Solutions That Check All the Boxes for M&E
Although the cloud providers offer powerful tools to move content into their platforms, there are full-stack products available that will get media businesses up and running much more quickly and cost effectively. Signiant’s software products have long been trusted by the media industry for mission-critical file transfer applications across the global supply chain. Media Shuttle is the easiest and fastest way for people to send and share large files, anywhere in the world with speed, reliability and security while Jet offers powerfully simple unattended content exchange, within and between companies.

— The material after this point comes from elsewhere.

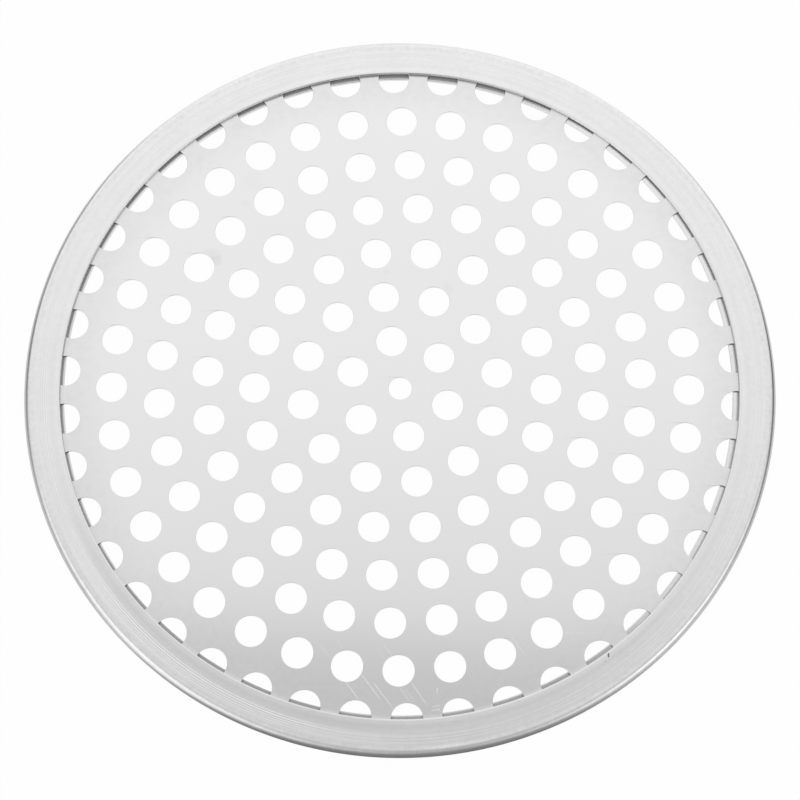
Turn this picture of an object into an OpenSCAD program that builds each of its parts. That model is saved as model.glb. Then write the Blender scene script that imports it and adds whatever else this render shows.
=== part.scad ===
// Perforated pizza pan: a flat punched disc whose edge is crimped into a folded rim.
// The origin is the centre of the face the pan stands on, with +Z up.

/* [Rim] */
// Outside diameter of the rim
rim_d = 304.8; // [200:0.1:450]
// Width of the upper leg, from the outside of the rim to its inner lip
rim_top_w = 14.9; // [9:0.05:20]
// Mean width of the lower leg, from the outside of the rim to its inner lip
rim_bottom_w = 16.7; // [9:0.05:24]
// How far the lower lip lies off the rim's centre, to the right
lower_lip_x = -0.7; // [-1:0.1:1]
// How far the lower lip lies off the rim's centre, to the back
lower_lip_y = 0.6; // [-1:0.1:1]
// Thickness of the strip that the rim is folded from
strip_t = 1.5; // [0.8:0.05:1.8]
// Radius on the edges of both inner lips
lip_r = 0.3; // [0.1:0.05:0.35]
// How far the outer bead stands above the flat of the upper leg
bead_swell = 0.05; // [0.03:0.01:0.6]
// Width of the shallow slope from the top of the bead down to the flat
bead_slope_w = 1.9; // [1.5:0.1:4]
// How much the outer bend's radius gains above and loses below its middle
bend_lean = 0.3; // [0:0.05:0.5]

/* [Disc] */
// Thickness of the punched disc
disc_t = 1; // [0.6:0.05:2]
// Gap left above the disc by the crimp
crimp_gap = 0.3; // [0.02:0.01:0.5]
// Gap between the edge of the disc and the start of the rim's bend
edge_gap = 0.5; // [0.2:0.1:3]

/* [Holes] */
// Diameter of the holes
hole_d = 12.7; // [8:0.1:15]
// Diameter of the single hole in the centre
centre_hole_d = 9.5; // [4:0.1:15]
// Radius of the first ring of holes
first_ring_r = 20.52; // [17:0.01:30]
// Distance from each ring of holes to the next
ring_pitch = 19.32; // [17:0.01:30]
// Holes in the first ring, and how many more each further ring has
ring_step = 6; // [4:1:7]
// Angle of the first hole of the second ring
pattern_turn = 9.6; // [0:0.1:60]
// How far the pattern was punched off the disc's centre, to the right
pattern_x = 0.1; // [-1:0.1:1]
// How far the pattern was punched off the disc's centre, to the back
pattern_y = -0.5; // [-1:0.1:1]
// Least metal between the outermost holes and the edge of the disc
edge_web = 4; // [2:0.5:10]

/* [Hidden] */
$fn = 96;

rim_r = rim_d / 2;

// Heights, from the face the pan stands on
disc_bottom_z = strip_t;
disc_top_z = disc_bottom_z + disc_t;
upper_leg_z = disc_top_z + crimp_gap;
rim_flat_z = upper_leg_z + strip_t;
bead_h = rim_flat_z + bead_swell;

// The outer bend's two radii, which always leave a rounded corner inside
inner_corner_r = 0.1;
lean = min(bend_lean, (disc_t + crimp_gap + bead_swell) / 2 - inner_corner_r);
bend_top_r = bead_h / 2 + lean;
bend_bottom_r = bead_h / 2 - lean;

// Radii, from the outside inwards
crown_r = rim_r - bend_top_r;
foot_r = rim_r - bend_bottom_r;
slope_foot_r = crown_r - bead_slope_w;
disc_r = crown_r - edge_gap;
upper_lip_r = rim_r - rim_top_w;
lower_lip_r = rim_r - rim_bottom_w;

// The lower leg starts this narrow, and its lip is then cut back off the centre
blank_lip_r = lower_lip_r - norm([lower_lip_x, lower_lip_y]) - lip_r;

// Radius of the arc that rises by bead_swell over bead_slope_w
slope_arc_r = (pow(bead_slope_w, 2) + pow(bead_swell, 2)) / (2 * bead_swell);

// As many rings as the disc has room for
ring_count = floor((disc_r - edge_web - hole_d / 2 - first_ring_r) / ring_pitch) + 1;

function ring_r(ring) = first_ring_r + (ring - 1) * ring_pitch;
function holes_in(ring) = ring_step * ring;
// Odd rings are turned by half a space, so that holes don't line up in spokes
function ring_turn(ring) = pattern_turn + (ring % 2 == 1 ? 180 / holes_in(ring) : 0);

// One leg of the channel in section: a flat strip with a rounded lip
module leg_section(lip, outer, z) {
    translate([lip + lip_r, z])
        square([outer - lip - lip_r, strip_t]);
    translate([lip, z + lip_r])
        square([lip_r, strip_t - 2 * lip_r]);
    for (edge_z = [z + lip_r, z + strip_t - lip_r])
        translate([lip + lip_r, edge_z])
            circle(r = lip_r);
}

// Half of the outer bend in section: a quarter of a tube wall
module bend_section(r, lowest) {
    translate([rim_r - r, bend_bottom_r])
        intersection() {
            difference() {
                circle(r = r);
                circle(r = r - strip_t);
            }
            translate([0, lowest])
                square([r, r]);
        }
}

// The top of the bead in section: an arc that falls from the bend to the flat
module slope_section() {
    intersection() {
        difference() {
            translate([crown_r, bead_h - slope_arc_r])
                circle(r = slope_arc_r);
            translate([crown_r, bead_h - slope_arc_r - strip_t])
                circle(r = slope_arc_r);
        }
        translate([slope_foot_r, upper_leg_z])
            square([bead_slope_w, bead_h - upper_leg_z]);
    }
}

// What is cut away to leave the lower leg with a rounded lip
module lower_lip_cut() {
    translate([lower_lip_x, lower_lip_y])
        rotate_extrude()
            difference() {
                translate([0, -disc_t / 2])
                    square([lower_lip_r + lip_r, strip_t + disc_t]);
                leg_section(lower_lip_r, foot_r, 0);
            }
}

module punched_holes() {
    translate([pattern_x, pattern_y]) {
        circle(d = centre_hole_d);
        for (ring = [1 : ring_count], k = [0 : holes_in(ring) - 1])
            rotate(ring_turn(ring) + k * 360 / holes_in(ring))
                translate([ring_r(ring), 0])
                    circle(d = hole_d);
    }
}

module perforated_disc() {
    color([0.84, 0.84, 0.84])
        translate([0, 0, disc_bottom_z])
            linear_extrude(disc_t)
                difference() {
                    circle(r = disc_r);
                    punched_holes();
                }
}

module rim_channel() {
    color([0.78, 0.78, 0.78])
        difference() {
            rotate_extrude() {
                leg_section(blank_lip_r, foot_r, 0);
                leg_section(upper_lip_r, slope_foot_r, upper_leg_z);
                slope_section();
                bend_section(bend_top_r, 0);
                bend_section(bend_bottom_r, -bend_bottom_r);
            }
            lower_lip_cut();
        }
}

perforated_disc();
rim_channel();
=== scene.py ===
# %% [markdown]
# # A perforated pizza pan
#
# The real pan is two pieces of aluminium: a flat disc punched with round holes, and a rim folded
# from a strip into a U and crimped round the disc's edge. The frame brings both at their real
# size, as plain solids. Here each is modelled once more with Blender's own tools, with the
# rounded edges, the slopes finer than a hair and the nick that catch the light. The rest of
# the lesson is about light: bare aluminium has hardly any colour of its own, and what the eye
# reads as metal is the room that it mirrors.

# %% Load the pan
import math

import bmesh
import bpy
from mathutils import Matrix, Vector


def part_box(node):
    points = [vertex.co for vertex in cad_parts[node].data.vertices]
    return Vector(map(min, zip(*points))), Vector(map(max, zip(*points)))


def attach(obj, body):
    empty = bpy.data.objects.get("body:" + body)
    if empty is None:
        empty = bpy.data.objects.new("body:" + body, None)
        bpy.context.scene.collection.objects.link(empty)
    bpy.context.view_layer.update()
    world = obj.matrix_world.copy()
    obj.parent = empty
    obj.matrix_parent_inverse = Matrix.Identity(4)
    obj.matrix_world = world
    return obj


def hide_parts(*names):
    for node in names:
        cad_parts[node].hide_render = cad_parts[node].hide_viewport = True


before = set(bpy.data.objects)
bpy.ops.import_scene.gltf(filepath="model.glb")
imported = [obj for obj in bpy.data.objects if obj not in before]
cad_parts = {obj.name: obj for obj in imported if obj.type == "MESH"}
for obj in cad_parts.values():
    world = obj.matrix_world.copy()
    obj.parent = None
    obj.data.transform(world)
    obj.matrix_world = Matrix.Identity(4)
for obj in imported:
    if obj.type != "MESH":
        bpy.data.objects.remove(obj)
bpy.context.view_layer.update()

MM = 0.001
DISC_LOW, DISC_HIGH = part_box("perforated_disc")
RIM_LOW, RIM_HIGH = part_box("rim_channel")
RIM_R = RIM_HIGH.x
DISC_TOP = DISC_HIGH.z
print("pan", round(2 * RIM_R / MM, 1), "mm across,", round(RIM_HIGH.z / MM, 1), "mm thick")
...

Both Media Shuttle and Jet are built on Signiant’s Software-Defined Content Exchange (SDCX) SaaS platform which checks all the boxes when it comes to moving media assets to and from the cloud, or anywhere else for that matter.
- Monitoring, Reporting
- Hybrid Cloud, Multi-Cloud
- Multiple Locations
- Frequency & Utilization
- User Access & Administration
- Automated Transfers
- Inter-Company Support
Moving Media Assets Into and Out of the Cloud
Cloud object storage is a powerful ally to media companies. Whether it’s a simple backup or disaster recovery operation, overflow when there’s an unexpected surge in storage needs or a more complex workflow where assets are required to be in the cloud, every media company should be equipped to leverage the cloud, if and when a need arises. The global media supply chain continues to grow in complexity with more partners in play, a more distributed workforce and a complex storage landscape driven by the hybrid cloud/multi-cloud imperative. That is why Signiant software is relied upon by more than 50,000 media and entertainment companies to create efficiencies, reduce complexity, and offer an on-ramp to the cloud for media companies of all sizes.